## begin
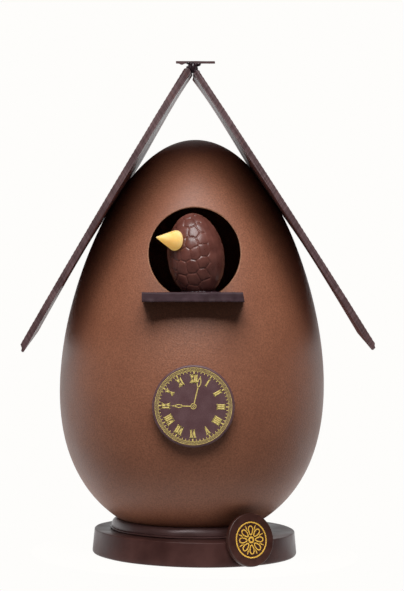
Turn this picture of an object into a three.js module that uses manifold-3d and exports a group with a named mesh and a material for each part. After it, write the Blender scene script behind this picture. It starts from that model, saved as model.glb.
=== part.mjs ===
// A chocolate Easter egg dressed as a cuckoo clock: a hollow milk-chocolate egg on a dark disc,
// with a round doorway, a crackled bird egg with a yellow beak on a perch, a dial, and a roof of
// two planks that rest on the shell. Millimetres, +Z up, front towards -Y, and the origin at the
// centre of the base's underside.

import * as THREE from 'three';
import { mergeVertices } from 'three/addons/utils/BufferGeometryUtils.js';
import Module from 'manifold-3d';

const wasm = await Module();
wasm.setup();

// ---- Driving dimensions (millimetres, degrees) ----

const gap = 0.3; // clearance between two pieces that touch
const base = { height: 15, bottomRadius: 63.6, topRadius: 62.5, bottomRound: 1.6, topRound: 0.9 };

// Everything above the base is placed in a frame on the egg's axis, with z = 0 at the base's top.
// An egg outline is r = radius * sin(a) * (1 + taper * cos(a) + fullness * cos(a)^2),
// z = middle + halfLength * cos(a), with a measured from the pointed end.
const eggAxisX = -3.45;
const egg = { radius: 79.84, halfLength: 124.44, middle: 118.23, taper: -0.24, fullness: 0.07 };
const shellWall = 4;
const seat = { footRadius: 48.9, topRadius: 44.9, height: 6.4, grooveDepth: 0.9 };
const doorway = { x: 0.3, z: 170.6, radius: 27.1 };

const ledge = { thickness: 5.65, frontY: -90.6, z: 141.7, tilt: 1.1, left: -29.3, right: 29.8, slant: 1 };
const bird = { radius: 16.6, halfLength: 24.4, middle: 22, taper: -0.055, fullness: 0 };
const birdFoot = { x: 4.2, y: -74, lean: 8.1 };
const crackle = { cells: 110, grooveDepth: 0.5, grooveHalfWidth: 0.6, dome: 0.12 };
const smoothBand = { from: 33, to: 68, fade: 6 }; // azimuths of the bird egg with no crackle
// Cells of the crackle that are set by hand on the front: azimuth, and height above the foot.
const frontCells = [
  [-7, 41.1], [-25, 35.7], [3, 35.1], [21, 31], [-7, 29], [19, 23.6], [-22, 22.8],
  [0, 22.6], [14, 16.9], [-10, 15.2], [-34, 15.1], [13, 9.9], [-12, 7.6], [-45, 7.8],
];
const beak = { length: 16.6, radius: 5.9, azimuth: -41.5, pitch: 10, height: 31.3, rimRound: 0.9 };

const dial = { x: 1.5, z: 81.6, radius: 23.8, thickness: 3, rimRound: 1, padRadius: 13 };
const medallion = { radius: 15.8, thickness: 3, rimRound: 0.6, azimuth: 31, lean: 10 };

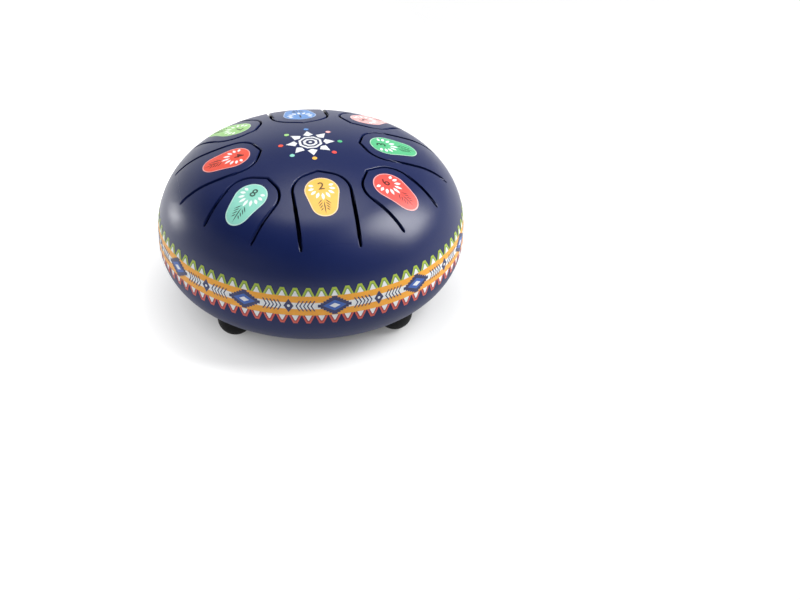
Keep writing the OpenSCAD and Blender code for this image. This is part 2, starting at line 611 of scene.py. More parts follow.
def filled(outlines: Sequence[Outline], cell: float) -> BMesh:
    """Fills flat outlines and cuts them into small cells.

    Args:
        outlines: Closed outlines that don't touch one another.
        cell: Largest width of a cell.

    Returns:
        The flat mesh, facing up.
    """
    bm = bmesh.new()
    for outline in outlines:
        bm.faces.new([bm.verts.new((x, y, 0)) for x, y in outline])
    bm.normal_update()
    bmesh.ops.triangulate(bm, faces=bm.faces, ngon_method="EAR_CLIP")
    return gridded(bm, cell)


def film(flat: BMesh, layer: Layers, place: Place) -> BMesh:
    """Gives a flat mesh its thickness and lays it on a curved surface.

    Args:
        flat: The flat mesh. It is changed.
        layer: The height of the film over the steel.
        place: Where a point of the flat goes, with its height over the steel as z.

    Returns:
        The same mesh, closed and in its place.
    """
    bmesh.ops.translate(flat, vec=(0, 0, layer.value.low), verts=flat.verts)
    lifted = bmesh.ops.extrude_face_region(flat, geom=flat.faces[:])
    top = [item for item in lifted["geom"] if isinstance(item, bmesh.types.BMVert)]
    bmesh.ops.translate(flat, vec=(0, 0, layer.value.high - layer.value.low), verts=top)
    for vert in flat.verts:
        vert.co = place(vert.co)
    bmesh.ops.recalc_face_normals(flat, faces=flat.faces)
    return flat


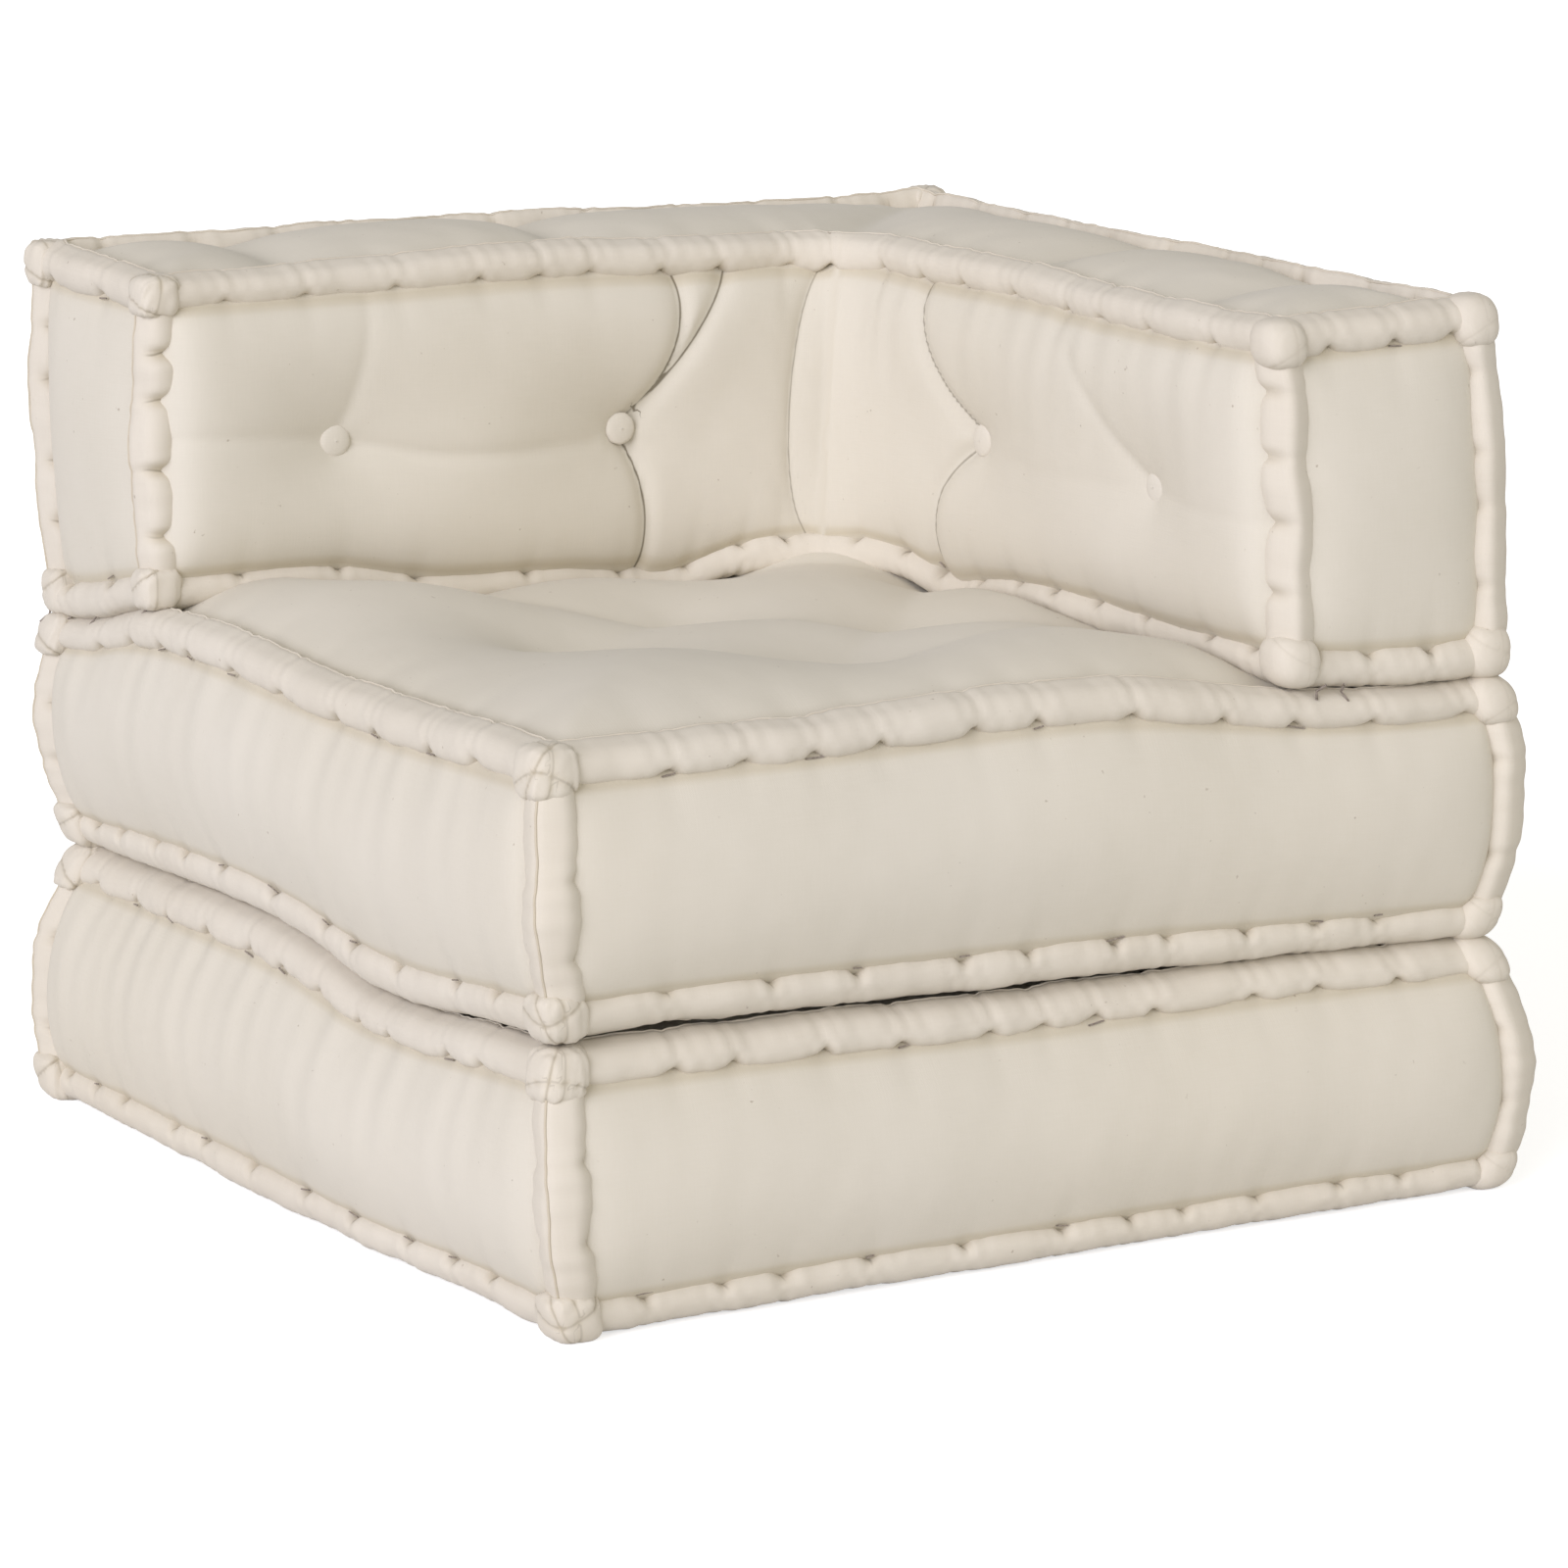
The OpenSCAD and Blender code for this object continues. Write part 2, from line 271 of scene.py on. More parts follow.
def skin_grid(cushion, cell):
    """The straight box of the cushion as one welded grid.

    Returns the points, the quads, the side that each point is on, and whether it is on a seam."""
    rows = max(2, round((cushion.high - cushion.low) / cell))
    points, sides, quads = [], [], []

    def patch(origin, along, up, cells_a, cells_u, side):
        a, u = np.meshgrid(np.linspace(0, 1, cells_a + 1), np.linspace(0, 1, cells_u + 1), indexing="ij")
        grid = np.array(origin) + a[..., None] * np.array(along) + u[..., None] * np.array(up)
        quads.append(grid_quads(cells_a + 1, cells_u + 1, first=sum(len(x) for x in points)))
        points.append(grid.reshape(-1, 3))
        sides.append(np.full(len(points[-1]), side))

    b, low, high = cushion.breaks, cushion.low, cushion.high
    for i, j in cushion.tiles:
        (x0, x1), (y0, y1) = (b[i], b[i + 1]), (b[j], b[j + 1])
        nx, ny = max(2, round((x1 - x0) / cell)), max(2, round((y1 - y0) / cell))
        patch((x0, y0, high), (x1 - x0, 0, 0), (0, y1 - y0, 0), nx, ny, TOP)
        patch((x0, y1, low), (x1 - x0, 0, 0), (0, y0 - y1, 0), nx, ny, BOTTOM)
        for side, beyond, start, along, cells in (
                (FRONT, (i, j - 1), (x0, y0, low), (x1 - x0, 0, 0), nx),
                (RIGHT, (i + 1, j), (x1, y0, low), (0, y1 - y0, 0), ny),
                (REAR, (i, j + 1), (x1, y1, low), (x0 - x1, 0, 0), nx),
                (LEFT, (i - 1, j), (x0, y1, low), (0, y0 - y1, 0), ny)):
            if beyond not in cushion.tiles:
                patch(start, along, (0, 0, high - low), cells, rows, side)
    points, sides, quads = np.concatenate(points), np.concatenate(sides), np.concatenate(quads)
    keys = np.round(points * 1e5).astype(int)
    _, first, where = np.unique(keys, axis=0, return_index=True, return_inverse=True)
    where = where.ravel()
    lowest, highest = np.full(len(first), 9), np.full(len(first), -1)
    np.minimum.at(lowest, where, sides)
    np.maximum.at(highest, where, sides)
    return points[first], where[quads], lowest, lowest != highest


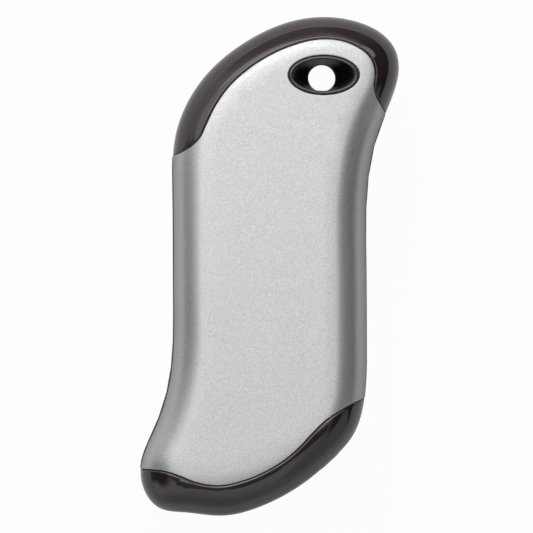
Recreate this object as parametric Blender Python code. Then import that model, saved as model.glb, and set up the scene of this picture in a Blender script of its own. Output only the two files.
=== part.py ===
"""Rechargeable hand warmer: two painted shells on an inner frame, two cells, a board and two trims.

Metres, +Z up. The warmer lies on its back: +Z is the front face, +Y the lanyard end, and the
origin is at the middle of its resting face. The housing is one skin, read by its place round the
outline (u, from 0 to 1, anticlockwise from the right side) and its height up the rounded edge
(s, 0 at the side band and 1 where the flat face begins).
"""
import math

import bmesh
import bpy
import numpy as np

# Cells, which set the size of everything round them
CELL_DIAMETER = 0.0184
CELL_LENGTH = 0.065
CELL_NUB_HEIGHT = 0.001
CELL_NUB_DIAMETER = 0.0055
CELL_GROOVE_DEPTH = 0.0006
CELL_GROOVE_PLACE = 0.0035
CELL_EDGE = 0.0006
CELL_GAP = 0.001

# Clearances
GAP = 0.0003
OVERRUN = 0.002

# Layers between a cell and the front face
PAD_THICKNESS = 0.0016
FILM_THICKNESS = 0.0003
SHELL_WALL = 0.001

# Layers between a cell and the side of the grip
LIP_WALL = 0.001
LIP_REACH = 0.0018
FRAME_WALL = 0.0016
CELL_TO_FRAME = 0.0024

# Room beyond the cells, towards the lanyard and towards the sockets
TOP_ROOM = 0.035
BOTTOM_ROOM = 0.032

# Housing
EDGE_ROUND = 0.010
BAND_HEIGHT = 0.0032
RAIL_PROUD_LEFT = 0.00015
RAIL_PROUD_RIGHT = 0.0001
FRAME_REACH_SHARE = 0.28
SHOULDER_POWER = 2.25
SPLIT_REACH_SHARE = 1.4
CROWN_STEP_SHARE = 0.03
WAIST_SHARE = 0.7445
SPAN_STEP_SHARE = 0.0009

CAP_WALL = SHELL_WALL + GAP + LIP_WALL
FRAME_DEPTH = CAP_WALL + GAP
ROOM_DEPTH = FRAME_DEPTH + FRAME_WALL
THICKNESS = CELL_DIAMETER + 2 * (SHELL_WALL + FILM_THICKNESS + PAD_THICKNESS + 3 * GAP)
WIDTH = (2 * (CELL_DIAMETER + CELL_TO_FRAME + ROOM_DEPTH) + CELL_GAP) / WAIST_SHARE
LENGTH = CELL_LENGTH + TOP_ROOM + BOTTOM_ROOM
HALF = THICKNESS / 2
BAND = BAND_HEIGHT / 2

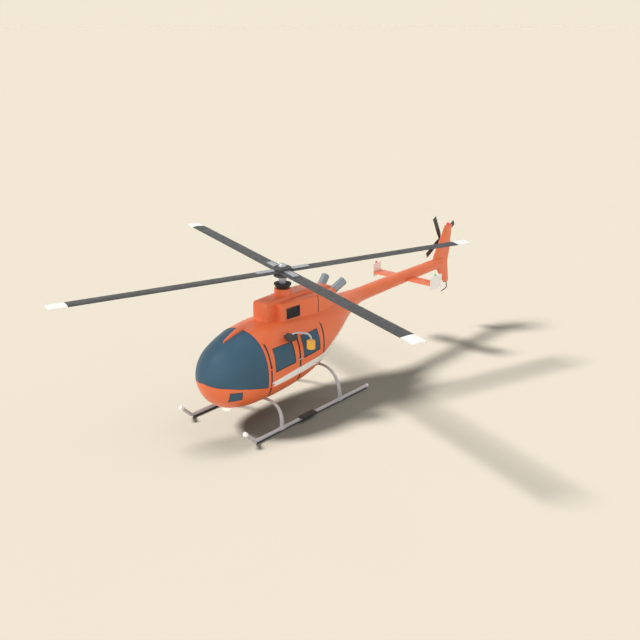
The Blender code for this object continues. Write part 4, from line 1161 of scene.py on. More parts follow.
    def stripe(self, points: Array) -> Array:
        """How far inside the white band's edges points lie, as seen from the side, and below zero outside it.

        Args:
            points: Points of the skin.

        Returns:
            The distance of each to the nearest edge.
        """
        y, z = points[:, 1], points[:, 2]
        gaps = []
        for line, sign in ((self.stripe_top, 1.0), (self.stripe_low, -1.0)):
            at, height = np.array(line).T
            slope = (np.interp(y + 0.02, at, height) - np.interp(y - 0.02, at, height)) / 0.04
            gaps.append(sign * (np.interp(y, at, height) - z) / np.sqrt(1 + slope ** 2))
        return np.minimum(np.minimum(*gaps), y - self.stripe_start)

    def banded(self, form: Form) -> Form:
        """The form with the white band marked on its points."""
        return form.marked(STRIPE, self.stripe(form.points))

    def strip(self, along: Array, turns: Array, outer: Array, inner: Array,
              keep: Optional[Array] = None, wrap: bool = False) -> Form:
        """A panel of the hull between two depths.

        Args:
            along: Stations, as a column or a grid.
            turns: Section angles, as a row or a grid.
            outer: Depth of its outer face.
            inner: Depth of its inner face.
            keep: Cells that are made.
            wrap: Whether it goes all round.

        Returns:
            The panel, with the white band marked.
        """
        return self.banded(panel(self.point(along, turns, outer), self.point(along, turns, inner), keep,
                                 wrap))


# section angles of the door openings' lower and upper edges
DOOR_LOW, DOOR_HIGH = radians(-33.0), radians(36.5)
# stations of the front, middle and rear door gaps, and their width
SEAMS = (-1.180, -0.345, 0.490)
GAP = 0.014
# the angle that a door's upper or lower edge stands back from its opening
TRIM = 0.0095
# the painted shade ahead of the front door, as its middle and half its width, and how wide the painted shade
# is at the other edges
FRONT_SHADE = (-1.205, 0.022)
REAR_SHADE = 0.016


@dataclass
class Pod:
    """The nose with its glass, the cabin shell, the seals in the door gaps and the belly lamp."""

    hull: Hull
    shop: Shop
    chin_edge: Rows = (
        (-2.352, -9.0), (-2.29, -8.0), (-2.145, -6.2), (-1.90, -6.0), (-1.55, -9.3), (-1.29, -14.0))
    window_y: Pair = (-2.103, -1.895)
    window_top: float = 1.044
    window_slant: float = 0.033
    # the chin windows' lower edge, as its height at a station and its slope
    window_low: Triple = (-1.966, 0.839, 0.219)
    # points over the glass, down to a chin window, over it, under the belly, over the other one and up
    counts: tuple[int, ...] = (72, 5, 7, 26, 7, 5)
    row_step: float = 0.021
    chin_depth: float = 0.030
    glass_depth: Pair = (0.004, 0.014)
    pane_depth: Pair = (0.012, 0.018)
    bead: Pair = (0.007, 0.008)
    wall: float = 0.040
    # the wall thins by so much from the first station to the second
    thinning: Triple = (0.028, 0.8, 2.0)
    # heights between which the painted shade ahead of the door runs, and the top of the painted shade behind
    # it
    front_shade_z: Pair = (0.71, 1.85)
    rear_shade_top: float = 1.85
    strip_rows: Rows = (
        (-1.235, 0.067, 0.046), (-1.255, 0.066, 0.046), (-1.40, 0.054, 0.045), (-1.60, 0.035, 0.037),
        (-1.72, 0.022, 0.031), (-1.768, 0.015, 0.027), (-1.778, 0.008, 0.012))
    lamp_y: float = -1.74
    lamp_low: float = 0.407

    def nose_grid(self) -> tuple[Array, Array, dict[str, int]]:
        """Stations and angles of the nose, with lines along the glass's edge and the chin windows.

        Columns run over the glass, then down the starboard chin, under the belly and up the port chin.

        Returns:
            Stations, angles and the numbers of the lines that pieces start and end on.
        """
        hull = self.hull
        knots = np.sqrt(np.array([0.0, 0.0, 0.0, *self.window_y, hull.ring]) - hull.tip)
        knots[:3] = (0.0015, 0.004, 0.05)
        y = lines(list(knots), self.row_step) ** 2 + hull.tip
        y[-1] = hull.ring
        table = np.array(self.chin_edge)
        edge = np.radians(np.interp(y, table[:, 0], table[:, 1]))
        edge = np.convolve(np.pad(edge, 4, mode="edge"), np.ones(9) / 9, mode="valid")
        slant = self.window_slant * np.exp(-((y + 1.98) / 0.22) ** 2) * np.clip((y - hull.tip) / 0.15, 0, 1)
        top = np.clip(hull.turn_at(y, self.window_top), radians(-68), edge - radians(2))
        at, height, slope = self.window_low
        bottom = np.clip(hull.turn_at(y + slant, height + slope * (y - at)), radians(-80), top - radians(6))
        knots_at = [edge, pi - edge, pi - top, pi - bottom, 2 * pi + bottom,
                    2 * pi + top, 2 * pi + edge]
        drop = [0.0, 0.0, 0.0, 1.0, 1.0, 0.0, 0.0]
        turns, shift = [], []
        for k, count in enumerate(self.counts):
            t = np.linspace(0.0, 1.0, count, endpoint=False)[None]
            turns.append(knots_at[k][:, None] * (1 - t) + knots_at[k + 1][:, None] * t)
            shift.append((drop[k] * (1 - t) + drop[k + 1] * t) * slant[:, None])
        first = int(np.argmin(np.abs(y - self.window_y[0])))
        last = int(np.argmin(np.abs(y - self.window_y[1])))
        starts = np.cumsum((0, *self.counts))
        marks = {"first": first, "last": last, "glass": int(starts[1]), "right": int(starts[2]),
                 "left": int(starts[4]), "high": self.counts[2]}
        return y[:, None] + np.concatenate(shift, 1), np.concatenate(turns, 1), marks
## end
- [OBJECTIVE]: Output, from the data above, the lines from the line with "Recreate this object" to the line with "CELL_TO_FRAME = 0.0024" exactly as they stand, both ends included and nothing else.

- [TASK RESPONSE]:
Recreate this object as parametric Blender Python code. Then import that model, saved as model.glb, and set up the scene of this picture in a Blender script of its own. Output only the two files.
=== part.py ===
"""Rechargeable hand warmer: two painted shells on an inner frame, two cells, a board and two trims.

Metres, +Z up. The warmer lies on its back: +Z is the front face, +Y the lanyard end, and the
origin is at the middle of its resting face. The housing is one skin, read by its place round the
outline (u, from 0 to 1, anticlockwise from the right side) and its height up the rounded edge
(s, 0 at the side band and 1 where the flat face begins).
"""
import math

import bmesh
import bpy
import numpy as np

# Cells, which set the size of everything round them
CELL_DIAMETER = 0.0184
CELL_LENGTH = 0.065
CELL_NUB_HEIGHT = 0.001
CELL_NUB_DIAMETER = 0.0055
CELL_GROOVE_DEPTH = 0.0006
CELL_GROOVE_PLACE = 0.0035
CELL_EDGE = 0.0006
CELL_GAP = 0.001

# Clearances
GAP = 0.0003
OVERRUN = 0.002

# Layers between a cell and the front face
PAD_THICKNESS = 0.0016
FILM_THICKNESS = 0.0003
SHELL_WALL = 0.001

# Layers between a cell and the side of the grip
LIP_WALL = 0.001
LIP_REACH = 0.0018
FRAME_WALL = 0.0016
CELL_TO_FRAME = 0.0024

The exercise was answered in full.